- **Stated goal**
Locate all lines with the word "scene" and copy them out.

=== Information supplied ===

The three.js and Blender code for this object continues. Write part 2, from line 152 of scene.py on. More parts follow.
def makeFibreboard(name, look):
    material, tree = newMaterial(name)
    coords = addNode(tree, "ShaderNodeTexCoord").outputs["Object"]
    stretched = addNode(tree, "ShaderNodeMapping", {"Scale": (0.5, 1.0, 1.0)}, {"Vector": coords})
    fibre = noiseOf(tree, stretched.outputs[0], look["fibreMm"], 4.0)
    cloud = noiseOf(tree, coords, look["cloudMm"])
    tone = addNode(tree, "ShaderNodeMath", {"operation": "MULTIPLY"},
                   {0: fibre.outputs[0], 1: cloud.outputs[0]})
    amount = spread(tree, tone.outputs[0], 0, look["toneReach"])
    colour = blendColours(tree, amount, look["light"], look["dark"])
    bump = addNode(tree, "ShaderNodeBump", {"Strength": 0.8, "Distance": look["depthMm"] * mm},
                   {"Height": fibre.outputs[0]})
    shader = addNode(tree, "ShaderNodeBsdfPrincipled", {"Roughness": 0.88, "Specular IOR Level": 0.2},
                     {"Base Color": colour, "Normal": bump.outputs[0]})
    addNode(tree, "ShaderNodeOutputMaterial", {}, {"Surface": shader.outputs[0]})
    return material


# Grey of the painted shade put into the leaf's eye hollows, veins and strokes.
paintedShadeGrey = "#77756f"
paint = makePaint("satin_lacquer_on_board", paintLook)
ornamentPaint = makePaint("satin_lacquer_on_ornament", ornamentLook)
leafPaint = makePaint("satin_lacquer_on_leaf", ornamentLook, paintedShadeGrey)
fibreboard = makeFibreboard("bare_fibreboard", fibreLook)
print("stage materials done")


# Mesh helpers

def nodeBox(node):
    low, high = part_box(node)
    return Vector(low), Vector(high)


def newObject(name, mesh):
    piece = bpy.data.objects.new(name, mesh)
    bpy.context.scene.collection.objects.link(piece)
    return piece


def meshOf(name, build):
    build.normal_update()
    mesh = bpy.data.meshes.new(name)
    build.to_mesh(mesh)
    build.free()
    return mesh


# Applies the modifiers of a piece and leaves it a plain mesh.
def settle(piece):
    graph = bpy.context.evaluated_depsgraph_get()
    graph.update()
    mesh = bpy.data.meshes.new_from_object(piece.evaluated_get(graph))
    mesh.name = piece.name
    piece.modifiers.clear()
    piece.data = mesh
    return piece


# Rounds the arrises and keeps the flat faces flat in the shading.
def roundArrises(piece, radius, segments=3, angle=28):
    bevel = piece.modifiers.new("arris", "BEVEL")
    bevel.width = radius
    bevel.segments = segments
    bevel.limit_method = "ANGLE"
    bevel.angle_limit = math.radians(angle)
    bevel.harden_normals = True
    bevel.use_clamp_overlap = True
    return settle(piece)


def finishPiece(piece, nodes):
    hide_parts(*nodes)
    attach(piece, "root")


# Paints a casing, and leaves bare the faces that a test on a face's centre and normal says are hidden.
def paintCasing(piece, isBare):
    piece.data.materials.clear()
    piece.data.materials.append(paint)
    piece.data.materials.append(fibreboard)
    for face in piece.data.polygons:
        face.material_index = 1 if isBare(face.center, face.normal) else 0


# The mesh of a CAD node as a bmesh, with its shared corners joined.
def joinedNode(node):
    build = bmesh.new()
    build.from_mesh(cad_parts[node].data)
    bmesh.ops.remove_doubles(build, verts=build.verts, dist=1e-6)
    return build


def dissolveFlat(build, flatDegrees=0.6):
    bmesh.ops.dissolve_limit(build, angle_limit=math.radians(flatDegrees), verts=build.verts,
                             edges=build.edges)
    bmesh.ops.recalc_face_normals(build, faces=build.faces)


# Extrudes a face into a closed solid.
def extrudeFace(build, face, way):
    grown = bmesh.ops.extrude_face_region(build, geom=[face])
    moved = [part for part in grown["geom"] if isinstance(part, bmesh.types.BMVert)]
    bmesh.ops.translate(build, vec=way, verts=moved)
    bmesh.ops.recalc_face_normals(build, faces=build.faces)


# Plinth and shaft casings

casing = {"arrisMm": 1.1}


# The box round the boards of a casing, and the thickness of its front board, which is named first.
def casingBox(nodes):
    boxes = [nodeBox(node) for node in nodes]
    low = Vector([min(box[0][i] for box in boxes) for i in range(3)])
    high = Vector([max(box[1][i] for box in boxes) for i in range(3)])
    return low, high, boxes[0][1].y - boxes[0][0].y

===

- **Response to this task**
The three.js and Blender code for this object continues. Write part 2, from line 152 of scene.py on. More parts follow.
    bpy.context.scene.collection.objects.link(piece)